By '05 or '06 I'd reached a point where all that had evaporated. The last time I'd finished anything book length had been ten years back. An ambitious collaborative project with another creator fizzled out when it became clear no amount of effort on my part would suffice to move the stone. Another well-meaning collaboration went nowhere. Attempts at music-making ended with me throwing the resulting discs into a landfill. A programming project that was meant to be a community-building exercise had a bright first few years, but had by that point entered a long, slow phase of senescence.
I felt like a waste of life and promise. Someday I was going to die, and nothing I could make would ameliorate that fact. None of that would stave off the inevitable, or even armor me against the cruelest of its truth. Nothing I could make, or even do, would help. I couldn't take any of it with me. (What was I going to do, stick the books into my coffin?) It would offer me no consolation at any point between now and the end. It wasn't even something I had to put into so many words. I knew all this the way one knows you will choke if you try to breathe underwater.
As I mentioned above, the death spiral sort of burned itself out when I realized I had to get back to work, and I spent some months in a state of functional numbness. But under that I had another realization coming to light, one that took me a while to put into words, but which I felt the effects of long before that.
About a month or so of this functional numbness, I remember being on a train headed into New York City, where I was going to visit a mini-tradeshow and maybe get some material out of it for work. They had food, and I always made use of any excuse to go into the city. I wandered off the train and headed downtown, and somewhere in the middle of the noise and the walls of the buildings around me and the people crushing in close, I felt the return of a feeling I had experienced from time to time previously in my life. It was the sense that the world was mine, because I was it and it was me — a sense of total freedom that doesn't present itself as megalomania, but rather as grace. It's the kind of thing that sound awesomely stupid when put into words.
But after some trudging along, I saw this feeling lift away the weight of the stone I had been crushed under. It was not that I had to create anything to justify my existence. It was that my existence was already justified, and that creating was just another aspect of that existence. I didn't create things because I wanted to make a case for being worthy of occupying some corner of the universe. I created to celebrate the fact that I could create at all, that I was here at all. That was reason enough. I did not have to try and do any of this so I could have, so to speak, something laid to rest with me in my coffin. And again, this was something I knew first, and only found whatever clumsy and stumbling words for later.
None of this had any immediate effect on me. It wasn't an euphoria, exactly; more like having a toothache that wouldn't go away. I went to the mini-tradeshow (they had platters of sliders), puttered around downtown, bought some books, went home. But that psychic toothache stayed with me for months after. It prodded me in the direction of trying to do something for NaNoWriMo 2006. That project became Summerworld, the first book I felt really worthy of signing my name to, and the start of what would eventually become the Infinimata imprint.

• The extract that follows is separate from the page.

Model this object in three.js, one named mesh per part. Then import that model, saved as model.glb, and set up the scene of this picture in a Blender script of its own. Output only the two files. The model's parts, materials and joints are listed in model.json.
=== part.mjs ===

I've always had hang-ups about enjoying and making the most of the moment in front of me, when I know it's all bookended by death. Yes, even if the bookends are ostensibly decades away in either direction. Not because "none of it is worth it", but because it's easy to believe that somehow, somewhere, there is more we can do than shake our fists at the encroaching dark. But that presumes making stuff, living our lives, is just a mere shaking of the fists. I got a note once from a reader who told me Flight Of The Vajra was the one good thing in their life at a time when everything else had gone to crap. These aren't just words on a screen, or wads of paper. There's something bigger here, and the greatest sin is not to overestimate their power but to underestimate them.
Life isn't spoiled by being limited or troubled. Of all the misconceptions I've carried around with me all these years, that may be the one I've had that's closest to a cardinal sin: the belief that life is only worth enjoying, is only enjoyable, when it is not stained by worry or regret. There is no life that can be lived without those things, because even what seems like an unstained life from the outside will have such soil in it somewhere. Grace is learning that you can be happy right now, with the meal in front of you or the person next to you. Grace is in not needing to hope for eternity, because what's in front of you is plenty. Grace is knowing all these sad things and making something of it anyway, because otherwise it gets dull sitting there with your hands folded. I do not always know this grace every day of my life, but I know it often enough to know it is real, and that it is always close at hand, if you know where to reach for it. What matters is that you never stop reaching for it.
Ebert said it very well, as he so often could (I have copied this quote so many times):
"A person has to participate," Studs Terkel liked to say. That's how I feel. Meditating on futility - that's no way to live. One of the most useful pieces of advice ever given me, at a time when I despaired, was: Act as if. Act as if you make a difference. If infinity is too big for you, live in the day. Shakespeare as usual expressed this better than anyone else, and it took him six words: To be, or not to be. That wasn't simply an expression of the Existentialist choice between choosing to live or die. It was the choice to act, or not to act. To participate.
Note the wording. Not to believe, or to disbelieve, because the universe does not revolve around our thinking, but embodies itself in our actions. But the choice to act, or not to act; to participate. Whenever I retreated into myself and longed for the world to go away, things only got worse. When I turned around and got involved, things didn't always get better, but they didn't have to be good and they didn't hurt if they were bad. I was an active part of them, not just a passive observer. That's something you only know for yourself through action — not thinking, or wishing, or mulling it over with friends and beer.
As John Cage also put it very well: "Let us say Yes together to our presence in Chaos." Because we might as well learn how to do that properly, for all our sakes.